This semester I externed working on post-conviction relief in death penalty cases with the Office of Capital and Forensic Writs in Austin, Texas. This experience caused me to reflect on the concept and application of the “future dangerousness” doctrine in capital cases.
The United States death penalty system has always been racist, and this is especially apparent in the system’s foremost adherent state. The state of Texas has murdered 576 people since 1982. One hundred seventeen of the victims of these state-sanctioned killings have been Black individuals convicted of killing white people, while just six have been white individuals convicted of killing Black people.
One of the most profound ways in which Texas enables these racist effects is through its system of special questions during the punishment phase of capital trials, and specifically through the “future dangerousness” question. In its current form, the question asks, “whether there is a probability that the defendant would commit criminal acts of violence that constitute a continuing threat to society.” The U.S. Supreme Court upheld the constitutionality of this question in 1976. The Court’s decision in Jurek v. Texas authorized a scheme that can be readily abused by prosecutors who have disproportionately sought death sentences against Black and Latinx defendants and relied on the testimony of people like Dr. James Grigson in proving this “future dangerousness” factor. Grigson, nicknamed “Dr. Death,” testified in over 150 capital murder trials for the prosecution in Texas and often stated that there was a 100 percent chance that capital murder defendants would kill again, despite never having personally examined them. He was eventually expelled from the American Psychiatric Association for his behavior, but his testimony had a lasting impact in sending defendants to death row.
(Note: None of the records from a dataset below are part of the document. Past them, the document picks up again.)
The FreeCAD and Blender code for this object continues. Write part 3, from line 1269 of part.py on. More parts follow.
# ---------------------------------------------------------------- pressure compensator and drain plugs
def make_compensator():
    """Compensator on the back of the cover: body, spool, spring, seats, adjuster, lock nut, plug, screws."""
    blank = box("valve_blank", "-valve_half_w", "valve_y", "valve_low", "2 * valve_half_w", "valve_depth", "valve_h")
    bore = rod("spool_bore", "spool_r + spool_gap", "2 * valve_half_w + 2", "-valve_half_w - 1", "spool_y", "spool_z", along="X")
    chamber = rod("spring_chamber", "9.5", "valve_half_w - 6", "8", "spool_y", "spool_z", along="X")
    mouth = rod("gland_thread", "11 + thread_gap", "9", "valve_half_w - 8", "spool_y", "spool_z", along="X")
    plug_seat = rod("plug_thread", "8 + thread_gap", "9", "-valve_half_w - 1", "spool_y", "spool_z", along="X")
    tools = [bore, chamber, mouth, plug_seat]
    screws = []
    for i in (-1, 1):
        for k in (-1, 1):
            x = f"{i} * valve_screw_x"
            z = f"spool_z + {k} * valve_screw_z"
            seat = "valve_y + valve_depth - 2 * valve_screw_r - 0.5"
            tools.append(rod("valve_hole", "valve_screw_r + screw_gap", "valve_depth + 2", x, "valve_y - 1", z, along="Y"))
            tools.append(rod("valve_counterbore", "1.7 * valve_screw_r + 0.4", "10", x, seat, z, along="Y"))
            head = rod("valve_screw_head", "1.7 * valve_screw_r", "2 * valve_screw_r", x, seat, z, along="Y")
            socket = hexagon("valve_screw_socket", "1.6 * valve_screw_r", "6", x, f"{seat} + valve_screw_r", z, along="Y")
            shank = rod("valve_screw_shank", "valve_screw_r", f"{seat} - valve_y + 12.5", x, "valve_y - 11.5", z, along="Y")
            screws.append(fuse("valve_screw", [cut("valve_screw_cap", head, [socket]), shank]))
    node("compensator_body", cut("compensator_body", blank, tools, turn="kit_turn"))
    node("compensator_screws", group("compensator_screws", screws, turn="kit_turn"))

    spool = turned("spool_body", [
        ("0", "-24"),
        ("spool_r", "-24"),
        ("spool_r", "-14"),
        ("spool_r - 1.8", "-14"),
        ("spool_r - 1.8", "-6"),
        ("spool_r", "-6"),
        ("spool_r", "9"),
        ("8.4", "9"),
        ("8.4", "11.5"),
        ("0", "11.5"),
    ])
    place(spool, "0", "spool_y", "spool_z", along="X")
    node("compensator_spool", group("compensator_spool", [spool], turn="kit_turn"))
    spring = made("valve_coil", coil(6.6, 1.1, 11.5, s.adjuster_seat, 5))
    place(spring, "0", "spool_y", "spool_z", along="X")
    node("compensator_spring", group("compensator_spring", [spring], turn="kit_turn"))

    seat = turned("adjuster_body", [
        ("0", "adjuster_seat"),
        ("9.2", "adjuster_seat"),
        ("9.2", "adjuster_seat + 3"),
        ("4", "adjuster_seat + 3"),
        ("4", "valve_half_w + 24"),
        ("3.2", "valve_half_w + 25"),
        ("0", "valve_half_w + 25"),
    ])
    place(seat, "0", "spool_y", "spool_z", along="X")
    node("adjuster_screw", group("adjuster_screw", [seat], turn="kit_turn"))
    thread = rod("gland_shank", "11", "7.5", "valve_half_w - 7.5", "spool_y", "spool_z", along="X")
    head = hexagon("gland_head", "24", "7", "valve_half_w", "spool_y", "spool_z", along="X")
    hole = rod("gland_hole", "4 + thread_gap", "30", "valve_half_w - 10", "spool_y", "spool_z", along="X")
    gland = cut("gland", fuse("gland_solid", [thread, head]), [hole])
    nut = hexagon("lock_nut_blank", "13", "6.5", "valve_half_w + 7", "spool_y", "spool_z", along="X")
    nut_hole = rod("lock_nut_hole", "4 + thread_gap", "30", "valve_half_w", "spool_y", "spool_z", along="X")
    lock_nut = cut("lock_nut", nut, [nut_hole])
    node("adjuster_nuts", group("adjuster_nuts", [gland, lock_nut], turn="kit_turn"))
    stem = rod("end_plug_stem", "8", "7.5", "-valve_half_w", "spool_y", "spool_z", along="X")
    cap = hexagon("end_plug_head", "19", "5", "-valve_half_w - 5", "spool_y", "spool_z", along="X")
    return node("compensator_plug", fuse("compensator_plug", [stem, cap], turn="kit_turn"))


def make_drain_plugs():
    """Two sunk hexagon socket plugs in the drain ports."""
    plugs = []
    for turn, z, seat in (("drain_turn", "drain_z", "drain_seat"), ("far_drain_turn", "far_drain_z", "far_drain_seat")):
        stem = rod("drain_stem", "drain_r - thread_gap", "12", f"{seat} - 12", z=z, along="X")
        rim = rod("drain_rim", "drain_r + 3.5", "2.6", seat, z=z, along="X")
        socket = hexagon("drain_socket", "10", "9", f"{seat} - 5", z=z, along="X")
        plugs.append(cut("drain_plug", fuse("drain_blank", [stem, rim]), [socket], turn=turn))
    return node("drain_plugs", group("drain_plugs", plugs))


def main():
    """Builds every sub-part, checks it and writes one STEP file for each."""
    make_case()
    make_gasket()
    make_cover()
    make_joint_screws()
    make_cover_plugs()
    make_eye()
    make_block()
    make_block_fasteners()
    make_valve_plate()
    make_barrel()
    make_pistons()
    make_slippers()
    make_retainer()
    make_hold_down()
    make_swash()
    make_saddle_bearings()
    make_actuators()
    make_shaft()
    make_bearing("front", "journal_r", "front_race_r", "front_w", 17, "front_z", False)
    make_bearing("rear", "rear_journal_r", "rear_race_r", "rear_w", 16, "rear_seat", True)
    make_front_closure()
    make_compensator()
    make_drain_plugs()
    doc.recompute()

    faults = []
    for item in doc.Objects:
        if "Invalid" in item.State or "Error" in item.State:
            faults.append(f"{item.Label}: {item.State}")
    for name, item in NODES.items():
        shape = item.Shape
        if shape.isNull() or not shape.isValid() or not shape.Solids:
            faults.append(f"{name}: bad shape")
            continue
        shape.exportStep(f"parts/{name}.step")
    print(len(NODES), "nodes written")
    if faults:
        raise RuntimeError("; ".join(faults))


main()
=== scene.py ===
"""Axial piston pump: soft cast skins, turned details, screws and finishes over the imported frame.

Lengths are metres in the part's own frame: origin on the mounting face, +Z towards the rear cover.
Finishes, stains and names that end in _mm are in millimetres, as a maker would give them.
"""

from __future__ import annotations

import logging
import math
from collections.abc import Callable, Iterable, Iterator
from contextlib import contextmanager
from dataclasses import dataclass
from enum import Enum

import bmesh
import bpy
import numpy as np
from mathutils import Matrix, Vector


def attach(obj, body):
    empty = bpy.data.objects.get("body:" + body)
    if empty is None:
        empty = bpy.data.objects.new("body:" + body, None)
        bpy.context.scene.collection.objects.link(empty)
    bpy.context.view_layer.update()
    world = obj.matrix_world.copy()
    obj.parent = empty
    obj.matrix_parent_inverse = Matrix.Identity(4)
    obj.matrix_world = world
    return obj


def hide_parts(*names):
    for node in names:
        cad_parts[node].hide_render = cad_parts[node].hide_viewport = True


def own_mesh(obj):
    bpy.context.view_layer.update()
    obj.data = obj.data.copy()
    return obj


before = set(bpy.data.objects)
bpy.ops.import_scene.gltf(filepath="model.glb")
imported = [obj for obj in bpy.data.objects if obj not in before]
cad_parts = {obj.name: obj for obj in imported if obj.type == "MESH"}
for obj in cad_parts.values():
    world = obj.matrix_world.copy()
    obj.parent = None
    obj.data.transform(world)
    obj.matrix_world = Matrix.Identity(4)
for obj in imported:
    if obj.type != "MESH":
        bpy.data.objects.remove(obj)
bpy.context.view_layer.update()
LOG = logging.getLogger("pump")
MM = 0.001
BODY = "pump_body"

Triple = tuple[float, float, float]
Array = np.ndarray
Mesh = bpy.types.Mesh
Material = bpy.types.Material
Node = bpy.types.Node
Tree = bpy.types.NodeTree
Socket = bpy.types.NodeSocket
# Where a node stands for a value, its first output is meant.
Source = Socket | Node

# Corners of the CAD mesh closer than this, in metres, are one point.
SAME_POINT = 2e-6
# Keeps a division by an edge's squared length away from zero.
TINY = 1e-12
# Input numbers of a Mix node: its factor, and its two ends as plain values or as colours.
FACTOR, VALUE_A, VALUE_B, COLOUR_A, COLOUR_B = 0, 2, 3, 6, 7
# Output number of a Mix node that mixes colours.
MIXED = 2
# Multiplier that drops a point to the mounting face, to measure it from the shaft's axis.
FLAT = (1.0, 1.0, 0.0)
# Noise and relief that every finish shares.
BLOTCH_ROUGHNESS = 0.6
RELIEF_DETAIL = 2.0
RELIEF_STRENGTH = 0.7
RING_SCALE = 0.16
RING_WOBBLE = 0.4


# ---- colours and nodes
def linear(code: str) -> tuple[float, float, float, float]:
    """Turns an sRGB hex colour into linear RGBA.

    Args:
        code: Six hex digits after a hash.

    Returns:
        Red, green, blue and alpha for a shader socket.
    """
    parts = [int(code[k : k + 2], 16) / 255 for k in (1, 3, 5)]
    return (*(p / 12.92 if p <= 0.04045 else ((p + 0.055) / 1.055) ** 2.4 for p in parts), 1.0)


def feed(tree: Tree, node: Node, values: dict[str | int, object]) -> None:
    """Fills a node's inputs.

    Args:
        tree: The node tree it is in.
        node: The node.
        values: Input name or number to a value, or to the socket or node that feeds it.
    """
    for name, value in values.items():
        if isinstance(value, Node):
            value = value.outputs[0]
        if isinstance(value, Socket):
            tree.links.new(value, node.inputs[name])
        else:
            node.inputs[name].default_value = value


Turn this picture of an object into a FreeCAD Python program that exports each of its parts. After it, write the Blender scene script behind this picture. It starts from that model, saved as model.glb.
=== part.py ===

Today, Texas prosecutors still wield their power in a discriminatory manner and use the vague definition of “dangerousness” to obtain death sentences. Prosecutors often list “tearing things up” or “destroying a mattress” as “criminal acts of violence” that should warrant a death sentence. Essentially, the prosecutors are asserting that a death sentence is required if it is more likely than not that the defendant will “tear something up” in the future. Prosecutors also use inflammatory language in defining the “society” impacted by these acts by listing guards, doctors, staff, and “even the other inmates” as members of this society that deserve to live free from violence.1 Trial judges who work closely with these prosecutors readily accept this language and routinely overrule any objections that defense counsel raises. Some court-appointed defense attorneys even volunteer prejudicial information by emphasizing that there are hundreds of capital murder cases where the prosecution chooses not to seek death. Whatever the aim of this language may be, the effect is to convey to jurors that the defendant is especially dangerous and to prejudice these jurors further in favor of death.
The future dangerousness question is another example of a facially race-neutral law with a pronounced racially disparate impact. The Court endorsed such a system in McCleskey v. Kemp and racist effects are still apparent in all active death penalty states. The only solution is abolition of this racist and arbitrary punishment.